FUTURO contemporaryart (artgate international)11-12/2006
JOHANNA S, BETWEEN IMAGINATION AND OTHERNESS
Slowly everything is created./Creation lasts forever./Darkness becomes light and light fire,/And humanity one day awoke and said:/I want … (from: Be Impatient! by Inger Hagerup).

These lines by the Norwegian poetess come to mind when one observes the entire œuvre of paintings by the artist JoHannaS.

This Swiss artist, whose poetic creed is underscored in the assertion that “all is illusion and imagination”, possesses an authentic, vigorous creative will which manifests itself through a measured formal “nomadism”. Her drive, in fact, is strong, to scour, to “probe”, to leaf through different formal, cultural and social realms. Johanna S is able to summarise the history of twentieth-century art when, with expressive mastery, she ranges across the most significant artistic currents of the last century: expressionism, abstractionism, nonrepresentational and conceptual art.

This capacity for expressive synthesis does not entail a choice on her part that brings to mind totally novel solutions claiming to be historic firsts, yet it is the clear sign of her inclination to exercise her mental “nomadism”, her need to explore the intimate demands of imagination and otherness; all of the interior continents that host the motivations and absolute drives towards the creative act. In her, perhaps, there is not the expectation of “absolute fire”, the spasmodic search for the “never seen”, yet there is the consciousness that it is possible to construct one’s own expressive cipher by “crossing” known formal territories with skill and curiosity. Intelligent and intuitive, excitable and sensitive, the artist fills her tales with sentimental tensions, between a renewed neofigurativism and a personal postformal style. In her “a-iconic”, “matteric” and dizzyingly dynamic compositions, an allusion to known forms predominates, and everything becomes precarious and illusive. In the first instance, the works of Johanna S leave us awaiting an indefinite time, an event. Not, to be sure, as a result of their compositional quality or content, but due to the expressive eclecticism that animates them, to the point where it becomes an arduous task to pinpoint the dominant language.

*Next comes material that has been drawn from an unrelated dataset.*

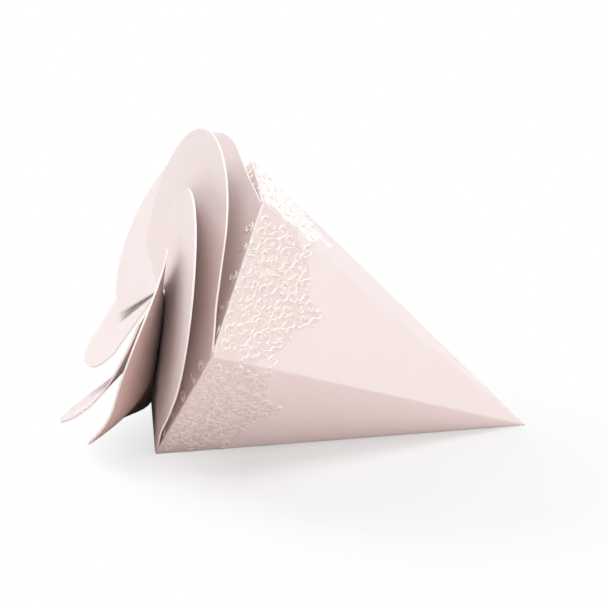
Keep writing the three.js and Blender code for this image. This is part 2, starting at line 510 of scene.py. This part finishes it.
def add_stroke(name, points):
    """A raised stroke along the points, with a fuller end where it curls in."""
    bpy.ops.object.select_all(action="DESELECT")
    bpy.ops.curve.primitive_nurbs_path_add()
    stroke = bpy.context.object
    stroke.name = name
    curve = stroke.data
    curve.splines.clear()
    spline = curve.splines.new("POLY")
    last = len(points) - 1
    spline.points.add(last)
    for number, (target, point) in enumerate(zip(spline.points, points)):
        target.co = (*point, 1)
        target.radius = END_FULLNESS if number in (0, last) else BODY_FULLNESS
    curve.dimensions = "3D"
    curve.bevel_depth = STROKE / 2
    curve.bevel_resolution = 0
    curve.use_fill_caps = True
    select_only(stroke)
    bpy.ops.object.convert(target="MESH")
    stroke = bpy.context.object
    for vertex in stroke.data.vertices:
        vertex.co.z *= RELIEF / (STROKE / 2)
    stroke.data.materials.append(lace_finish)
    return stroke


# Each scroll has its length and the turns of its two halves; the grain keeps every fourth point.
STROKES = [
    add_stroke("stroke_c", scroll_path(8.0 * MM, 0.85, 0.85)),
    add_stroke("stroke_s", scroll_path(8.4 * MM, -0.85, 0.85)),
    add_stroke("stroke_crook", scroll_path(5.6 * MM, 0.15, 1.05)),
    add_stroke("stroke_grain", scroll_path(1.3 * MM, 0.05, 0.05)[::4]),
]
C_SCROLL, S_SCROLL, CROOK, GRAIN = range(4)
print("stroke faces:", [len(stroke.data.polygons) for stroke in STROKES])

# %% [markdown]
# The strokes are set out in rows that follow the fold, mirrored about the middle of the panel, as
# a lace maker's are. The band's edge is scalloped: it reaches furthest in the middle of a panel and
# least at its folds. Neighbouring strokes are turned against each other so that they interlock, and
# a grain fills the corner between four of them. A few curls run on over the fold onto the petal.
# The die also burnishes the card between the strokes, so a film of the burnished finish lies under
# them, out to the scalloped edge. The panel that the box lies on has its lace pressed flat.

# %% Laying out the lace
ROW_STEP = 2.4 * MM
COLUMN_STEP = 2.75 * MM
FIRST_ROW = 2.0 * MM
STROKE_ORDER = [C_SCROLL, S_SCROLL, CROOK, S_SCROLL, C_SCROLL]
# The turns are in degrees.
FIRST_TURN = 40
NEXT_TURN = 90
EXTRA_TURN = 25
BAND_AT_FOLDS = 11 * MM
BAND_IN_MIDDLE = 20 * MM
SCALLOP = 1.5 * MM
SCALLOPS = 3
PANEL_MARGIN = 2.0 * MM


def panel_matrix(side):
    """The frame of a panel: across it, towards the tip, and out of it."""
    middle = around_axis(APOTHEM, 2 * HALF_SECTOR * side, 0)
    to_tip = (TIP - middle).normalized()
    corners = [(2 * side - 1) * HALF_SECTOR, (2 * side + 1) * HALF_SECTOR]
    ends = [around_axis(CORNER_RADIUS, corner, 0) for corner in corners]
    across = (ends[1] - ends[0]).normalized()
    out = across.cross(to_tip)
    if out.dot(middle - around_axis(0, 0, 0)) < 0:
        out.negate()
        across.negate()
    return Matrix.Translation(middle) @ Matrix((across, to_tip, out)).transposed().to_4x4()


def band_reach(along):
    """How far the band reaches from the fold, at a place along it."""
    share = along / MOUTH_SIDE
    hump = math.cos(math.pi * share) ** 2
    waves = SCALLOP * math.cos(2 * math.pi * share * SCALLOPS)
    return BAND_AT_FOLDS + (BAND_IN_MIDDLE - BAND_AT_FOLDS) * hump + waves


def half_width(back):
    """Half the width that the lace may take up, so far back from the fold."""
    return MOUTH_SIDE / 2 * (1 - back / SLANT) - PANEL_MARGIN


def lace_places():
    """Yields each stroke of half a panel: its kind, its place across and back, and its turn."""
    row = 0
    back = FIRST_ROW
    while back < BAND_IN_MIDDLE + SCALLOP:
        column = 0
        along = (row % 2) * COLUMN_STEP / 2
        while along < half_width(back):
            if back < band_reach(along):
                kind = STROKE_ORDER[(2 * row + column) % len(STROKE_ORDER)]
                turned = NEXT_TURN * ((row + column) % 2) + EXTRA_TURN * ((row * column) % 3)
                turn = math.radians(FIRST_TURN + turned)
                yield kind, along, back, turn
                yield GRAIN, along + COLUMN_STEP / 2, back, turn
            column += 1
            along += COLUMN_STEP
        row += 1
        back += ROW_STEP


print("places for strokes on half a panel:", len(list(lace_places())))

# %% Copying the strokes
GROUND_COLUMNS = 48
GROUND_ROWS = 6
GROUND_MARGIN = 0.4 * MM
GROUND_HEIGHT = 0.012 * MM
PRESSED_FLAT = 0.04
RESTING_PANEL = 0


def copy_stroke(kind, matrix, mirror):
    """A copy of a stroke, put in place; a mirrored one has its faces turned out again."""
    copy = STROKES[kind].copy()
    copy.data = STROKES[kind].data.copy()
    bpy.context.collection.objects.link(copy)
    copy.data.transform(matrix @ Matrix.Diagonal((mirror, 1, 1, 1)))
    if mirror < 0:
        copy.data.flip_normals()
    return copy


def add_ground(side):
    """The burnished ground of the band: a film on the panel, out to the scalloped edge."""
    bpy.ops.object.select_all(action="DESELECT")
    bpy.ops.mesh.primitive_grid_add(
        x_subdivisions=GROUND_COLUMNS, y_subdivisions=GROUND_ROWS, size=1)
    ground = bpy.context.object
    matrix = panel_matrix(side)
    for vertex in ground.data.vertices:
        along = 2 * vertex.co.x * (half_width(0) + PANEL_MARGIN - GROUND_MARGIN)
        back = (vertex.co.y + 0.5) * (band_reach(along) + GROUND_MARGIN)
        along *= 1 - back / SLANT
        vertex.co = matrix @ Vector((along, back + GROUND_MARGIN, GROUND_HEIGHT))
    ground.data.materials.append(ground_finish)
    return ground


def panel_strokes(side):
    """The ground of a panel's band, and its strokes and their mirror images."""
    frame_of_panel = panel_matrix(side)
    if side == RESTING_PANEL:
        frame_of_panel = frame_of_panel @ Matrix.Diagonal((1, 1, PRESSED_FLAT, 1))
    copies = [add_ground(side)]
    for kind, along, back, turn in lace_places():
        for mirror in ((1,) if along == 0 else (1, -1)):
            place = Matrix.Translation((mirror * along, back, 0))
            spin = Matrix.Rotation(mirror * turn, 4, "Z")
            copies.append(copy_stroke(kind, frame_of_panel @ place @ spin, mirror))
    return copies


print("strokes on a panel:", sum(2 if along > 0 else 1 for _, along, _, _ in lace_places()))

# %% Curls on the petals
CURL_PLACES = [-11.5 * MM, -6 * MM, 0.5 * MM, 7 * MM, 12 * MM]
CURL_INWARDS = 2.0 * MM
CURL_TURN = 75
# Steps on the petal that give its slope, one in length and one in radians.
STEP_INWARDS = 0.5 * MM
STEP_ROUND = 0.02


def petal_strokes(index):
    """Curls on the outside of a petal, beside its fold; two short steps give the card's slope."""
    copies = []
    for number, along in enumerate(CURL_PLACES):
        angle = math.atan2(along, APOTHEM - CURL_INWARDS)
        radius = math.hypot(along, APOTHEM - CURL_INWARDS)
        middle = on_petal(index, radius, angle, CARD / 2)
        ahead = on_petal(index, radius - STEP_INWARDS, angle, CARD / 2)
        aside = on_petal(index, radius, angle + STEP_ROUND, CARD / 2)
        across = (aside - middle).normalized()
        out = across.cross(ahead - middle).normalized()
        if out.dot(OUTWARDS) < 0:
            out.negate()
        turned = Matrix((across, out.cross(across), out)).transposed().to_4x4()
        spin = Matrix.Rotation(math.radians(CURL_TURN * number), 4, "Z")
        place = Matrix.Translation(middle) @ turned @ spin
        copies.append(copy_stroke((C_SCROLL, CROOK)[number % 2], place, 1))
    return copies


def add_lace(side):
    """All the lace of a panel and its petal, joined into one piece."""
    copies = panel_strokes(side)
    if side != RESTING_PANEL:
        copies += petal_strokes(side)
    bpy.ops.object.select_all(action="DESELECT")
    for copy in copies:
        copy.select_set(True)
    bpy.context.view_layer.objects.active = copies[-1]
    bpy.ops.object.join()
    lace = bpy.context.object
    lace.name = f"lace_{side + 1}"
    is_part_of_the_box(lace)
    keep_off_the_table(lace)
    smooth(lace, LACE_SMOOTHING)
    return lace


laces = [add_lace(side) for side in range(SIDES)]
for stroke in STROKES:
    bpy.data.objects.remove(stroke)
print("lace:", len(laces), "bands, faces each:", len(laces[0].data.polygons))

# %% [markdown]
# The box lies on a plain white table in a bright studio, and in a catalogue picture both the table
# and the room behind it come out pure white. So the camera sees the world as white, and sees the
# table as partly lit and partly white of its own accord, wholly so away from the box, which keeps
# the shadow as pale and as small as a printer would. The light that the table sends back is faintly
# pink, because the shaded panel is pinker in the picture than the card alone would make it.

# %% The table
TABLE_SIZE = 4
TABLE_SEEN = "#DDDDDD"
TABLE_LIGHTING_THE_BOX = "#F2E7E4"
TABLE_WHITENESS = 0.3
SHADOW_MIDDLE = Vector((22, -28, 0)) * MM
SHADOW_FADES = 34 * MM
SHADOW_ENDS = 72 * MM


def add_floor():
    bpy.ops.object.select_all(action="DESELECT")
    bpy.ops.mesh.primitive_plane_add(size=TABLE_SIZE, location=(0, 0, 0))
    floor = bpy.context.object
    floor.name = "table"
    material, tree = empty_material("white_table")
    place = add_node(tree, "ShaderNodeTexCoord").outputs["Object"]
    away = add_node(tree, "ShaderNodeVectorMath", [(0, place)], operation="DISTANCE")
    away.inputs[1].default_value = SHADOW_MIDDLE
    fade = add_node(
        tree, "ShaderNodeMapRange", [("Value", away.outputs["Value"])],
        From_Min=SHADOW_FADES, From_Max=SHADOW_ENDS, To_Min=TABLE_WHITENESS, To_Max=1.0,
    )
    path = add_node(tree, "ShaderNodeLightPath")
    seen_paint = add_node(tree, "ShaderNodeBsdfDiffuse", Color=linear(TABLE_SEEN))
    lit_paint = add_node(tree, "ShaderNodeBsdfDiffuse", Color=linear(TABLE_LIGHTING_THE_BOX))
    white = add_node(tree, "ShaderNodeEmission", Color=(1, 1, 1, 1), Strength=1.0)
    seen = add_node(
        tree, "ShaderNodeMixShader",
        [(0, fade.outputs["Result"]), (1, seen_paint.outputs[0]), (2, white.outputs[0])])
    mixed = add_node(
        tree, "ShaderNodeMixShader",
        [(0, path.outputs["Is Camera Ray"]), (1, lit_paint.outputs[0]), (2, seen.outputs[0])])
    add_node(tree, "ShaderNodeOutputMaterial", [("Surface", mixed.outputs[0])])
    floor.data.materials.append(material)


add_floor()
print("the table starts to fade to white", round(SHADOW_FADES / MM), "mm from the shadow's middle")

# %% [markdown]
# The lamps are large and soft. The main one hangs high and a little in front, so that the upper
# panel and the petals' outsides are bright and the lower panel has mostly what the table sends
# back. One at the right lifts the upper panel, and a weaker one stands back left and rims the
# petals. The light of the room comes mostly from above too, and little from the horizon, so that
# the hollow between the lowest petals stays dark.

# %% The room and the lamps
ROOM_LIGHT = 0.58
HORIZON_SHARE = 0.12
SKY_IS_FULL_AT = 0.8


def add_world(strength):
    world = bpy.data.worlds.new("studio")
    bpy.context.scene.world = world
    world.use_nodes = True
    tree = world.node_tree
    tree.nodes.clear()
    path = add_node(tree, "ShaderNodeLightPath")
    seen_or_mirrored = add_node(
        tree, "ShaderNodeMath", operation="MAXIMUM",
        links=[(0, path.outputs["Is Camera Ray"]), (1, path.outputs["Is Glossy Ray"])])
    seen = add_node(
        tree, "ShaderNodeMath", operation="MAXIMUM",
        links=[(0, seen_or_mirrored.outputs[0]), (1, path.outputs["Is Transmission Ray"])])
    direction = add_node(tree, "ShaderNodeTexCoord").outputs["Generated"]
    height = add_node(tree, "ShaderNodeSeparateXYZ", [("Vector", direction)])
    sky = add_node(
        tree, "ShaderNodeMapRange", [("Value", height.outputs["Z"])],
        From_Min=0.0, From_Max=SKY_IS_FULL_AT,
        To_Min=strength * HORIZON_SHARE, To_Max=strength,
    )
    light = add_node(
        tree, "ShaderNodeBackground", [("Strength", sky.outputs["Result"])], Color=(1, 1, 1, 1))
    white = add_node(tree, "ShaderNodeBackground", Color=(1, 1, 1, 1), Strength=1.0)
    mixed = add_node(
        tree, "ShaderNodeMixShader",
        [(0, seen.outputs[0]), (1, light.outputs[0]), (2, white.outputs[0])])
    add_node(tree, "ShaderNodeOutputWorld", [("Surface", mixed.outputs[0])])


def add_lamp(name, place, size, power):
    """A square lamp, aimed at the box; its place and size are in metres, its power in watts."""
    bpy.ops.object.light_add(type="AREA", location=place)
    lamp = bpy.context.object
    lamp.name = name
    lamp.data.size = size
    lamp.data.energy = power
    lamp.rotation_mode = "QUATERNION"
    lamp.rotation_quaternion = (-Vector(place)).to_track_quat("-Z", "Y")


add_world(ROOM_LIGHT)
add_lamp("high_lamp", place=(-0.25, -0.15, 0.95), size=0.45, power=4.1)
add_lamp("right_lamp", place=(0.5, -0.5, 0.75), size=0.4, power=4.2)
add_lamp("back_left_lamp", place=(-0.6, 0.4, 0.7), size=0.5, power=2.7)
bpy.context.scene.view_settings.view_transform = "Standard"
print("three lamps, and a room of strength", ROOM_LIGHT)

The fact that the painter combines poetic texts with her painted works or uses material or natural elements shows her sensitivity to “contaminations”, silent citations. So, in her case too, we might speak of languages that feed, in a structural manner, off of other languages and complex compositional structures. Languages that never present themselves in an independent form (only painting, only collage, only writing, and so on), to be considered the only expressive form of the artist. And, perhaps, by knowing the woman well, before the artist, we might be able to understand and complete her many-sided creative vision, we might identify the karstic vein of the impetuous river that feeds her work continuously.

It is a figuration that harks back to Heraclitus, yet one which we cannot avoid if we wish to highlight the force (engine) that moves her creativity. Engine and river: two symbols that take part in that becoming, that imaginative “creation”, through other languages, of other spaces of the mind, other demands of her interior “melancholy”. Most of the works by Johanna S known to us are characterised more by a systematic organisation of her own ideas than by an explosion of ideas. The artist goes on in her search in the certainty that Time (a large component of her work) can mitigate the impetuosity of her wanting to say everything in the most intense, immediate way possible. In it one reads the impetuosity that is the hallmark of the eternally “youthful” person, who finds, in her almost infantile unawareness, the need to free her own individuality to affirm a vague need of identity. Her work thus takes on definition and substance, more on the strictly linguistic level than on the existential, and offers itself as an interpretation of a reality with which the artist has always dialogued and against which she has chosen to measure herself. In the works presented, and seen, at ART Karlsruhe, Johanna S continues her artistic interpretation by reaffirming, with mosaic-like modulations, her instinctive-emotional vein with mixed techniques and in which the firings-up of colour display themselves in all their power of evocation. Her new cycle, “Digital Art Painting”, confirms the idea we have of the Swiss artist. A creative “cyclone” that continually needs to prove and make even clearer its own nomadism, the passages to which it is intimately tied and which are never completely unveiled. The colour, the magmatic force from which it is born, is more boldly delineated and the whole gamut of techniques to which the artist has recourse to broaden the process of elaboration show that she is familiar with and practices all of the linguistic keys that she needs to express herself and dialogue with us. Through these works the artist pursues, using a skilful melody of timbres, the creation of lyrical spaces to which she anchors her inner experiences and in which she shows us the opportunity for our own imaginative driftings: between dream and “disorientation”.

Furthermore, they are works which joyously lend themselves to compositions in progress, with which to write a variety of chromatic phrases in which each careful, sensitive observer can define his or her own infinite imaginations, uproot and expel timidity to embark on new adventures, new epiphanies. In these latest works, the artist sums up a long expressive “labour” consisting of careful research into and use of painting material and with which she lays bare the force of colour in setting out to explore new compositional territories. The creative “journey” of the artist, in order to be authentic and to fascinate, must be exhaustible and curious, skilful and wondrous, drenched in a lived, vitalising reality, at the crossroads between dream and hallucination, of “illness” and intoxicating will. All qualities given substance by Johanna S who represents an artistic voice of great importance and about whom we might – with due deference in the comparison – repeat what the poet Apollinaire wrote about Matisse in 1909: This wild man is a refined man.